Most editors receive hundreds of articles each week…and they certainly don’t keep a writer’s introductory letter in a scrapbook. Now, this might not result in obtaining one of those prized rejection slips, but at least you’ll have the satisfaction of knowing your story will remain unpublished.

3. Pepper your story with spelling mistakes.

One editor says she immediately rejects a manuscript when seeing the word ‘accomodation’ instead of “accommodation.” All computers have a spell-check. So make sure you never use it. Ever.

4. Stick to those clichés!

Start off your story by describing a place as “a paradise,” “an Eden,” or a region’s “best-kept secret.” The phrase “When we told friends we were going to XXXX, they said we were crazy!” is also likely to see your story heading straight for the trash can. Using clichés invariably results in automatic rejection. If you’re in search of rejection slips, here’s another thing to note.

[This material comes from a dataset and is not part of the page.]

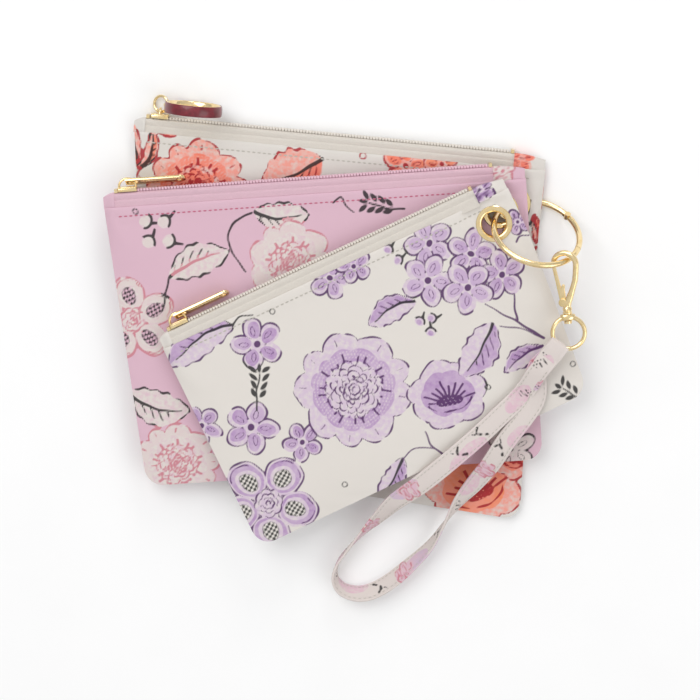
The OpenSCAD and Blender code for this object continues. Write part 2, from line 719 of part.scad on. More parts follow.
grommet(SMALL);  // small_grommet
grommet_washer(SMALL);  // small_grommet_washer
carrier_ring();
ring_gate();
ring_gate_pin();
hook_body();
hook_gate();
hook_gate_pin();
swivel_pin();
swivel_eye();
strap_tack();
strap();
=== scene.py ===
"""Looks of the wristlet wallet: three printed zip pouches on a ring, with a snap hook and a strap."""
import json
import math

import bmesh
import bpy
import numpy as np
from bpy.props import FloatProperty, FloatVectorProperty, PointerProperty
from mathutils import Matrix, Vector


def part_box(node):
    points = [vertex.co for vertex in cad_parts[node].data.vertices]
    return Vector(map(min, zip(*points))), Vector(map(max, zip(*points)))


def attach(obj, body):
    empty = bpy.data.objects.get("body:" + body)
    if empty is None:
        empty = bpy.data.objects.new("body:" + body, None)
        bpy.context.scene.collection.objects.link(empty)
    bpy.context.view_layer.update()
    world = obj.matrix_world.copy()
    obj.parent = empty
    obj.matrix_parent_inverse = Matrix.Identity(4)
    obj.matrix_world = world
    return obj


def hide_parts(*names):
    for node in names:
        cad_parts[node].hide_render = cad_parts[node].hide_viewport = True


bl_info = {
    "name": "Wristlet Wallet",
    "version": (1, 0, 0),
    "blender": (4, 5, 0),
    "location": "3D View > Sidebar > Wallet",
    "description": "Makes the cloth, zips, hardware and strap of a wristlet wallet",
    "category": "Object",
}

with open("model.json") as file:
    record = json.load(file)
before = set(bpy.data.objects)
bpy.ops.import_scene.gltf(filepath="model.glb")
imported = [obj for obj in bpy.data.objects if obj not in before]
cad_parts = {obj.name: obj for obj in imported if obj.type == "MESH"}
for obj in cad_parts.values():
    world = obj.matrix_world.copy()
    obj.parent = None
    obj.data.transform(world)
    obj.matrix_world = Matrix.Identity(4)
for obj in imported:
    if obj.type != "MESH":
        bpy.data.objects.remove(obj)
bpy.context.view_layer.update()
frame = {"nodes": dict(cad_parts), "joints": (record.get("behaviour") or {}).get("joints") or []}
MM = 0.001
TAU = 2 * math.pi
POUCHES = ("large", "medium", "small")


# ---------- settings ----------
def colour(label, text, value):
    return FloatVectorProperty(name=label, description=text, subtype="COLOR_GAMMA", default=value,
                               min=0, max=1)


def length(label, text, value):
    return FloatProperty(name=label, description=text, default=value, min=0, unit="LENGTH")


class WalletSettings(bpy.types.PropertyGroup):
    """Sizes and colours of the wallet's cloth, zips and hardware"""

    small_ground: colour("Small ground", "Ground of the small pouch", (0.885, 0.862, 0.835))
    small_wash: colour("Small wash", "Pale petals of the small pouch", (0.83, 0.745, 0.83))
    small_tone: colour("Small tone", "Deep petals of the small pouch", (0.665, 0.51, 0.72))
    small_accent: colour("Small accent", "Second petal colour of the small pouch", (0.755, 0.64, 0.79))
    small_ink: colour("Small ink", "Lines of the small pouch", (0.30, 0.11, 0.36))
    medium_ground: colour("Medium ground", "Ground of the medium pouch", (0.86, 0.715, 0.775))
    medium_wash: colour("Medium wash", "Pale petals of the medium pouch", (0.875, 0.85, 0.82))
    medium_tone: colour("Medium tone", "Shaded petals of the medium pouch", (0.865, 0.79, 0.79))
    medium_accent: colour("Medium accent", "Second petal colour of the medium pouch", (0.87, 0.775, 0.785))
    medium_ink: colour("Medium ink", "Fine lines of the medium pouch", (0.80, 0.50, 0.55))
    large_ground: colour("Large ground", "Ground of the large pouch", (0.865, 0.845, 0.82))
    large_wash: colour("Large wash", "Pale petals of the large pouch", (0.945, 0.60, 0.54))
    large_tone: colour("Large tone", "Deep petals of the large pouch", (0.94, 0.43, 0.33))
    large_accent: colour("Large accent", "Second petal colour of the large pouch", (0.95, 0.53, 0.33))
    large_ink: colour("Large ink", "Lines of the large pouch", (0.66, 0.05, 0.13))
    strap_ground: colour("Strap ground", "Ground of the strap", (0.87, 0.83, 0.81))
    strap_wash: colour("Strap wash", "Pink patches of the strap", (0.87, 0.73, 0.785))
    strap_tone: colour("Strap tone", "Lavender patches of the strap", (0.80, 0.735, 0.83))
    black_ink: colour("Black ink", "Black leaves and checks", (0.05, 0.045, 0.06))
    ivory_zip: colour("Ivory zip", "Tape of the large and small zips", (0.925, 0.895, 0.855))
    pink_zip: colour("Pink zip", "Tape of the medium zip", (0.93, 0.775, 0.83))
    pink_thread: colour("Pink thread", "Topstitching of the medium pouch", (0.82, 0.45, 0.56))
    ivory_thread: colour("Ivory thread", "Topstitching of the other pouches", (0.80, 0.78, 0.74))
    lining_cloth: colour("Lining", "Lining of the pouches", (0.80, 0.76, 0.74))
    gold: colour("Gold", "Plating of the hardware", (0.98, 0.89, 0.70))
    enamel: colour("Enamel", "Enamel band of the ring pull", (0.40, 0.07, 0.12))
    stitch_pitch: length("Stitch pitch", "Length from one stitch to the next", 2.6 * MM)
    stitch_drop: length("Stitch drop", "From the folded edge down to the topstitch", 4.6 * MM)


def settings():
    return bpy.context.scene.wallet


# ---------- frames read from the CAD ----------
def joint(name):
    return next(j for j in frame["joints"] if j["name"] == name)


def joint_axis(name):
    return Vector(joint(name)["axis"]).normalized()


def joint_place(name):
    return Vector(joint(name)["pos_m"]) / MM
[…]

Most editors also abhor “azure-blue waters,” villages that “nestle” and trade winds that “caress.”

5. Pitch a query or submit an article on a recently featured destination. Hint: The more recent, the better.

Again, it clearly shows that you don’t read the publication. Last month’s cover feature focused on California’s National Parks…and along comes your story on exactly the same theme. Excellent!

6. Be bone-idle.

You don’t need to get the magazine’s Writers’ Guidelines before submitting that 12-part series of 5000-word articles about your 3-month trek across the Kalahari Desert. If you’d read — and followed — the guidelines, you’d know the editor doesn’t accept personal journey stories. And that all articles run to 1,200 words, maximum.

7. Get incensed when your story isn’t acknowledged straight away.

Editors do not appreciate abusive phone calls. In fact, they generally don’t want to be harassed by any phone calls. It may be six weeks or eight weeks before you hear back about your story on the Loosest Slots in Las Vegas. So phone up at frequent intervals the day after you sent it…and be sure to curse like a Liverpool docker.

8. Make suggestions about how the travel section could be greatly improved…and how you are the one to improve it.

The editor undoubtedly does not want to hear why shoestring travelers like yourself believe the publication’s regular feature on up-market hotels is a waste of space. So be insistent. Contact the publisher and go over the editor’s head.

9. Try selling an outdated story as something new.

I’m sure the title “Back in the U.S.S.R.” hasn’t been used for quite a while. Moscow’s miserable hotels where you can only get cabbage soup and the bathtubs come without a plug…being stalked by KGB agents…tractor maintenance on a Soviet collective farm. All wonderful stuff! I can guarantee you haven’t got a prayer of selling this story.

10. Include a cover letter that is basically a blow-by-blow account of everything in your travel article.

If your story is 2,000 words long, your cover note should be even lengthier. Obviously it may need some padding. Tell the editor about your first day at school, your mad uncle in Australia, how your dog vomited into the next-door-neighbor’s goldfish tank. A 15,000 word cover letter is definitely good for another rejection slip.

11. Be negative. Extremely negative.

“10 reasons not to go to Dublin” is a sure-fire loser. “The worst places to stay in San Jose” sounds pretty good too. When you’re on the rejection trail, this approach works for all kinds of articles. Stress how the natives are unfriendly, the food is diabolical, and the accommodations are all flea-pits. Works every time.